* BEGIN *

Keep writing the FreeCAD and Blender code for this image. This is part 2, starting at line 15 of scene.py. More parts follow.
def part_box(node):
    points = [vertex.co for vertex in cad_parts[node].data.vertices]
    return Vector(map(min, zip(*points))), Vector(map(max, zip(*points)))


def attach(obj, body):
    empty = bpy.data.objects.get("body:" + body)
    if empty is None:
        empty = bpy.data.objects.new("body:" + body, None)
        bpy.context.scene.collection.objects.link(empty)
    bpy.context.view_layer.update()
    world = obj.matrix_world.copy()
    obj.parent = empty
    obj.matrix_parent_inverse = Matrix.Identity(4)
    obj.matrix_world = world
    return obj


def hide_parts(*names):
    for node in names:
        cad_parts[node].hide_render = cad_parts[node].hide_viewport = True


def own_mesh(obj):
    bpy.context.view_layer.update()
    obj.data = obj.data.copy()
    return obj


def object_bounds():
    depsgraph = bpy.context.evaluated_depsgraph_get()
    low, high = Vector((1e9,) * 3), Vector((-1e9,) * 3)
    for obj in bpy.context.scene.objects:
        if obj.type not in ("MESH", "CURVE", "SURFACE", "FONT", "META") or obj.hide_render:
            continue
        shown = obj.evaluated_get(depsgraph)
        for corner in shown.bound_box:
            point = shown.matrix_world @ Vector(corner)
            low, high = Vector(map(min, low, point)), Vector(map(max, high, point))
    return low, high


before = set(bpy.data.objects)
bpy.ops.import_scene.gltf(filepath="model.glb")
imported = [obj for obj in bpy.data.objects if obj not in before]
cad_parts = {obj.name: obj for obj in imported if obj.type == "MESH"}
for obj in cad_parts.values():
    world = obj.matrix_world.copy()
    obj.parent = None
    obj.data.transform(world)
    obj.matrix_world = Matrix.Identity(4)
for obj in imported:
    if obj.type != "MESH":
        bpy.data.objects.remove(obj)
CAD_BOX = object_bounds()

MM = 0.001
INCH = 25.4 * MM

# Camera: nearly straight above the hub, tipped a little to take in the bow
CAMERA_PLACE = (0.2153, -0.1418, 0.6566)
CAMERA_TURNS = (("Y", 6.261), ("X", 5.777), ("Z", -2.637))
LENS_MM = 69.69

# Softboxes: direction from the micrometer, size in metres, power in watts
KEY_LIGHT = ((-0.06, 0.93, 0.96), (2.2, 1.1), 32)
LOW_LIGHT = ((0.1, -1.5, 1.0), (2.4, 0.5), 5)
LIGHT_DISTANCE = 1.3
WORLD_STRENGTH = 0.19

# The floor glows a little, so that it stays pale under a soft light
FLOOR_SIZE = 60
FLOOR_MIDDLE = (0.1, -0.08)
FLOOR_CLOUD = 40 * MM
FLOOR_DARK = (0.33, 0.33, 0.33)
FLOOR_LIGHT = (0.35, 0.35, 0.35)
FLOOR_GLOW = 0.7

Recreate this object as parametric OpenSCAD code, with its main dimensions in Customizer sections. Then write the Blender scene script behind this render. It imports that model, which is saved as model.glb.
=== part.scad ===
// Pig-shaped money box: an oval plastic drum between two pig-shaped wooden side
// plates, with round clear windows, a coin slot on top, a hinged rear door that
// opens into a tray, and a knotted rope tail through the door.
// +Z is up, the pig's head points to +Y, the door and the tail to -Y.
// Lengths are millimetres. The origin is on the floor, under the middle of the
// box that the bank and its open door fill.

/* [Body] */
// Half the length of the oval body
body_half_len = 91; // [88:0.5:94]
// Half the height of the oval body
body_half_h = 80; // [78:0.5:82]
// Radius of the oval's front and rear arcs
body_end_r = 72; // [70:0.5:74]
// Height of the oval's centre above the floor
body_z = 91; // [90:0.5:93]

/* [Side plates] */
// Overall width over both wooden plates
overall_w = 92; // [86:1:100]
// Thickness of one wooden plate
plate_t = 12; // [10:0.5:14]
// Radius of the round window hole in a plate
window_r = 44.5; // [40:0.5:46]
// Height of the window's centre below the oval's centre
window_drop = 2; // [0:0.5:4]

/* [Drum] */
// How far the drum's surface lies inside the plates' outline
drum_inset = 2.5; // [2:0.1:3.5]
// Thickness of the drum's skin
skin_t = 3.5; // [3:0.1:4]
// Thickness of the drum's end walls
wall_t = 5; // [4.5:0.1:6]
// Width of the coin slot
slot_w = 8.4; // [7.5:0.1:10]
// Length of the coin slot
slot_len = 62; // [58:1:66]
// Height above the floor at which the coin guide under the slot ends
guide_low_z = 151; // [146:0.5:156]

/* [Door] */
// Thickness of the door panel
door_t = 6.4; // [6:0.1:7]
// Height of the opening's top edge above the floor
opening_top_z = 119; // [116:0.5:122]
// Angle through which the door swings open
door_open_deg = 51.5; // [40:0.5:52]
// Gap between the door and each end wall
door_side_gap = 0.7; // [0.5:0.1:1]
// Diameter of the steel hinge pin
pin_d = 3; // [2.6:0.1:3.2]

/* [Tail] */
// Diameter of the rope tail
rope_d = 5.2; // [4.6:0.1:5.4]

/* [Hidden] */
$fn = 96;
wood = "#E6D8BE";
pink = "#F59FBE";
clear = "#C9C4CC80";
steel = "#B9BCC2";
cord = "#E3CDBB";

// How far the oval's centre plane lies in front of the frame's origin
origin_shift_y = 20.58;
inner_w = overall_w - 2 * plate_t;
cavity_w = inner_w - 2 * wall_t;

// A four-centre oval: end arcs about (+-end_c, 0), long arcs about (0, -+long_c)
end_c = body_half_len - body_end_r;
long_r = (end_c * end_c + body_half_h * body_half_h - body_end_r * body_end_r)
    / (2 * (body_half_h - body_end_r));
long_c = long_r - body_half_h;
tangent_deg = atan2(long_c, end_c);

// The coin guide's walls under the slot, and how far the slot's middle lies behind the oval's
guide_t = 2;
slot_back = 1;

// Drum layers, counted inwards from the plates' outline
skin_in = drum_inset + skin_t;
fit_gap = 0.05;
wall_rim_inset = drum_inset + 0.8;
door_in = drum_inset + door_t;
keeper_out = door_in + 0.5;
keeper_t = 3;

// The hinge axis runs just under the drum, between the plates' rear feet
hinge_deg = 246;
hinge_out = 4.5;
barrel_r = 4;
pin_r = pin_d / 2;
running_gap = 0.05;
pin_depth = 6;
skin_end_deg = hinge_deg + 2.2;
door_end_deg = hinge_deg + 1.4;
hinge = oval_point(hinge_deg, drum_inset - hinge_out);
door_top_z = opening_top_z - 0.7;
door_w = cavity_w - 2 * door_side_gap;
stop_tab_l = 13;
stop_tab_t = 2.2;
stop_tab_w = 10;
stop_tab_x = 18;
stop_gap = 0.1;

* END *

--- Written instruction ---
Repeat the entries shown above, every one, word for word.

--- Reply to the task ---
Keep writing the FreeCAD and Blender code for this image. This is part 2, starting at line 15 of scene.py. More parts follow.
def part_box(node):
    points = [vertex.co for vertex in cad_parts[node].data.vertices]
    return Vector(map(min, zip(*points))), Vector(map(max, zip(*points)))


def attach(obj, body):
    empty = bpy.data.objects.get("body:" + body)
    if empty is None:
        empty = bpy.data.objects.new("body:" + body, None)
        bpy.context.scene.collection.objects.link(empty)
    bpy.context.view_layer.update()
    world = obj.matrix_world.copy()
    obj.parent = empty
    obj.matrix_parent_inverse = Matrix.Identity(4)
    obj.matrix_world = world
    return obj


def hide_parts(*names):
    for node in names:
        cad_parts[node].hide_render = cad_parts[node].hide_viewport = True


def own_mesh(obj):
    bpy.context.view_layer.update()
    obj.data = obj.data.copy()
    return obj


def object_bounds():
    depsgraph = bpy.context.evaluated_depsgraph_get()
    low, high = Vector((1e9,) * 3), Vector((-1e9,) * 3)
    for obj in bpy.context.scene.objects:
        if obj.type not in ("MESH", "CURVE", "SURFACE", "FONT", "META") or obj.hide_render:
            continue
        shown = obj.evaluated_get(depsgraph)
        for corner in shown.bound_box:
            point = shown.matrix_world @ Vector(corner)
            low, high = Vector(map(min, low, point)), Vector(map(max, high, point))
    return low, high


before = set(bpy.data.objects)
bpy.ops.import_scene.gltf(filepath="model.glb")
imported = [obj for obj in bpy.data.objects if obj not in before]
cad_parts = {obj.name: obj for obj in imported if obj.type == "MESH"}
for obj in cad_parts.values():
    world = obj.matrix_world.copy()
    obj.parent = None
    obj.data.transform(world)
    obj.matrix_world = Matrix.Identity(4)
for obj in imported:
    if obj.type != "MESH":
        bpy.data.objects.remove(obj)
CAD_BOX = object_bounds()

MM = 0.001
INCH = 25.4 * MM

# Camera: nearly straight above the hub, tipped a little to take in the bow
CAMERA_PLACE = (0.2153, -0.1418, 0.6566)
CAMERA_TURNS = (("Y", 6.261), ("X", 5.777), ("Z", -2.637))
LENS_MM = 69.69

# Softboxes: direction from the micrometer, size in metres, power in watts
KEY_LIGHT = ((-0.06, 0.93, 0.96), (2.2, 1.1), 32)
LOW_LIGHT = ((0.1, -1.5, 1.0), (2.4, 0.5), 5)
LIGHT_DISTANCE = 1.3
WORLD_STRENGTH = 0.19

# The floor glows a little, so that it stays pale under a soft light
FLOOR_SIZE = 60
FLOOR_MIDDLE = (0.1, -0.08)
FLOOR_CLOUD = 40 * MM
FLOOR_DARK = (0.33, 0.33, 0.33)
FLOOR_LIGHT = (0.35, 0.35, 0.35)
FLOOR_GLOW = 0.7

Recreate this object as parametric OpenSCAD code, with its main dimensions in Customizer sections. Then write the Blender scene script behind this render. It imports that model, which is saved as model.glb.
=== part.scad ===
// Pig-shaped money box: an oval plastic drum between two pig-shaped wooden side
// plates, with round clear windows, a coin slot on top, a hinged rear door that
// opens into a tray, and a knotted rope tail through the door.
// +Z is up, the pig's head points to +Y, the door and the tail to -Y.
// Lengths are millimetres. The origin is on the floor, under the middle of the
// box that the bank and its open door fill.

/* [Body] */
// Half the length of the oval body
body_half_len = 91; // [88:0.5:94]
// Half the height of the oval body
body_half_h = 80; // [78:0.5:82]
// Radius of the oval's front and rear arcs
body_end_r = 72; // [70:0.5:74]
// Height of the oval's centre above the floor
body_z = 91; // [90:0.5:93]

/* [Side plates] */
// Overall width over both wooden plates
overall_w = 92; // [86:1:100]
// Thickness of one wooden plate
plate_t = 12; // [10:0.5:14]
// Radius of the round window hole in a plate
window_r = 44.5; // [40:0.5:46]
// Height of the window's centre below the oval's centre
window_drop = 2; // [0:0.5:4]

/* [Drum] */
// How far the drum's surface lies inside the plates' outline
drum_inset = 2.5; // [2:0.1:3.5]
// Thickness of the drum's skin
skin_t = 3.5; // [3:0.1:4]
// Thickness of the drum's end walls
wall_t = 5; // [4.5:0.1:6]
// Width of the coin slot
slot_w = 8.4; // [7.5:0.1:10]
// Length of the coin slot
slot_len = 62; // [58:1:66]
// Height above the floor at which the coin guide under the slot ends
guide_low_z = 151; // [146:0.5:156]

/* [Door] */
// Thickness of the door panel
door_t = 6.4; // [6:0.1:7]
// Height of the opening's top edge above the floor
opening_top_z = 119; // [116:0.5:122]
// Angle through which the door swings open
door_open_deg = 51.5; // [40:0.5:52]
// Gap between the door and each end wall
door_side_gap = 0.7; // [0.5:0.1:1]
// Diameter of the steel hinge pin
pin_d = 3; // [2.6:0.1:3.2]

/* [Tail] */
// Diameter of the rope tail
rope_d = 5.2; // [4.6:0.1:5.4]

/* [Hidden] */
$fn = 96;
wood = "#E6D8BE";
pink = "#F59FBE";
clear = "#C9C4CC80";
steel = "#B9BCC2";
cord = "#E3CDBB";

// How far the oval's centre plane lies in front of the frame's origin
origin_shift_y = 20.58;
inner_w = overall_w - 2 * plate_t;
cavity_w = inner_w - 2 * wall_t;

// A four-centre oval: end arcs about (+-end_c, 0), long arcs about (0, -+long_c)
end_c = body_half_len - body_end_r;
long_r = (end_c * end_c + body_half_h * body_half_h - body_end_r * body_end_r)
    / (2 * (body_half_h - body_end_r));
long_c = long_r - body_half_h;
tangent_deg = atan2(long_c, end_c);

// The coin guide's walls under the slot, and how far the slot's middle lies behind the oval's
guide_t = 2;
slot_back = 1;

// Drum layers, counted inwards from the plates' outline
skin_in = drum_inset + skin_t;
fit_gap = 0.05;
wall_rim_inset = drum_inset + 0.8;
door_in = drum_inset + door_t;
keeper_out = door_in + 0.5;
keeper_t = 3;

// The hinge axis runs just under the drum, between the plates' rear feet
hinge_deg = 246;
hinge_out = 4.5;
barrel_r = 4;
pin_r = pin_d / 2;
running_gap = 0.05;
pin_depth = 6;
skin_end_deg = hinge_deg + 2.2;
door_end_deg = hinge_deg + 1.4;
hinge = oval_point(hinge_deg, drum_inset - hinge_out);
door_top_z = opening_top_z - 0.7;
door_w = cavity_w - 2 * door_side_gap;
stop_tab_l = 13;
stop_tab_t = 2.2;
stop_tab_w = 10;
stop_tab_x = 18;
stop_gap = 0.1;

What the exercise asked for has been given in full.